Allah Swt. menyebutkan bahwa penyembelihan hewan kurban dengan menyebut nama 
Allah telah disyariatkan di semua agama. 
Ali ibnu Abu Talhah telah meriwayatkan dari Ibnu Abbas sehubungan dengan 
makna firman-Nya: Dan bagi tiap-tiap umat telah Kami syariatkan penyembelihan 
(kurban). (Al-Hajj: 34) Bahwa yang dimaksud dengan mansak ialah hari 
raya. 
Ikrimah mengatakan menyembelih kurban.
Zaid ibnu Aslam mengatakan sehubungan dengan makna firman-Nya: Dan bagi 
tiap-tiap umat telah Kami syariatkan penyembelihan (kurban). (Al-Hajj: 34) 
Sesungguhnya yang dimaksud adalah Makkah.
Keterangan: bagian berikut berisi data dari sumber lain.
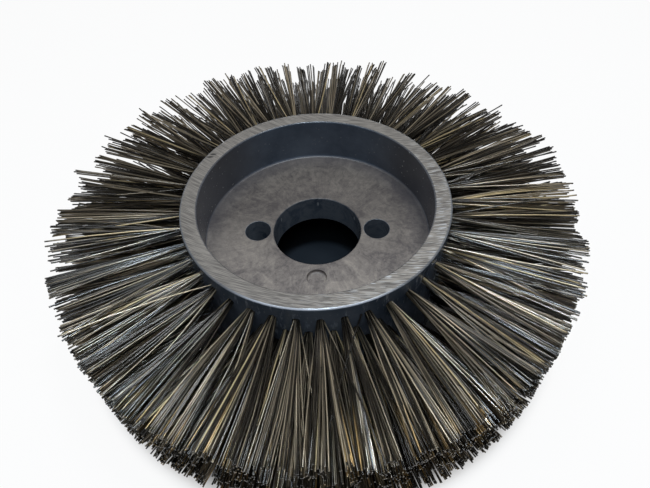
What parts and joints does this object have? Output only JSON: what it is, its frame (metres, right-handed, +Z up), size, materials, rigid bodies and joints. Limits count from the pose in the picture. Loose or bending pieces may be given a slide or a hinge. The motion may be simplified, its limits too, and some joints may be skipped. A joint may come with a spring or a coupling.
{
  "type": "wire drum brush",
  "caption": "Wire drum brush: a round moulded hub with a web, a central bore and drive pin holes, its outside set with rows of fanned wire tufts.",
  "frame": {"origin": "centre of the hub's lower rim, on the axis the brush turns about, where the brush stands", "axes": "+Z up along the axis the brush turns about; the two drive pin holes lie along X, and the web's small dimple is towards -Y"},
  "size_m": [0.3124, 0.3122, 0.08],
  "materials": {
    "hub_plastic": "dark grey moulded plastic, satin walls, mottled web, scored rims",
    "brush_wire": "drawn wire with a dark bronze skin, some wires golden",
    "anchor_steel": "plain drawn steel"
  },
  "bodies": {
    "root": {"hub": "hub_plastic", "tuft_column_01": "brush_wire", "tuft_column_02": "brush_wire", "tuft_column_03": "brush_wire", "tuft_column_04": "brush_wire", "tuft_column_05": "brush_wire", "tuft_column_06": "brush_wire", "tuft_column_07": "brush_wire", "tuft_column_08": "brush_wire", "tuft_column_09": "brush_wire", "tuft_column_10": "brush_wire", "tuft_column_11": "brush_wire", "tuft_column_12": "brush_wire", "tuft_column_13": "brush_wire", "tuft_column_14": "brush_wire", "tuft_column_15": "brush_wire", "tuft_column_16": "brush_wire", "tuft_column_17": "brush_wire", "tuft_column_18": "brush_wire", "tuft_column_19": "brush_wire", "tuft_column_20": "brush_wire", "tuft_column_21": "brush_wire", "tuft_column_22": "brush_wire", "tuft_column_23": "brush_wire", "tuft_column_24": "brush_wire", "tuft_column_25": "brush_wire", "tuft_column_26": "brush_wire", "tuft_column_27": "brush_wire", "tuft_column_28": "brush_wire", "tuft_column_29": "brush_wire", "tuft_column_30": "brush_wire", "tuft_column_31": "brush_wire", "tuft_column_32": "brush_wire", "tuft_column_33": "brush_wire", "tuft_column_34": "brush_wire", "tuft_column_35": "brush_wire", "tuft_column_36": "brush_wire", "tuft_column_37": "brush_wire", "tuft_column_38": "brush_wire", "tuft_column_39": "brush_wire", "tuft_column_40": "brush_wire", "tuft_anchors": "anchor_steel"}
  },
  "joints": []
}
Allah sama sekali belum pernah 
menjadikan buat suatu umat suatu mansak-pun selain dari Makkah. 
*******************
Firman Allah Swt.:
{لِيَذْكُرُوا 
اسْمَ اللَّهِ عَلَى مَا رَزَقَهُمْ مِنْ بَهِيمَةِ الأنْعَامِ}
supaya mereka menyebut nama Allah terhadap binatang ternak yang telah 
direzekikan Allah kepada mereka. (Al-Hajj: 34)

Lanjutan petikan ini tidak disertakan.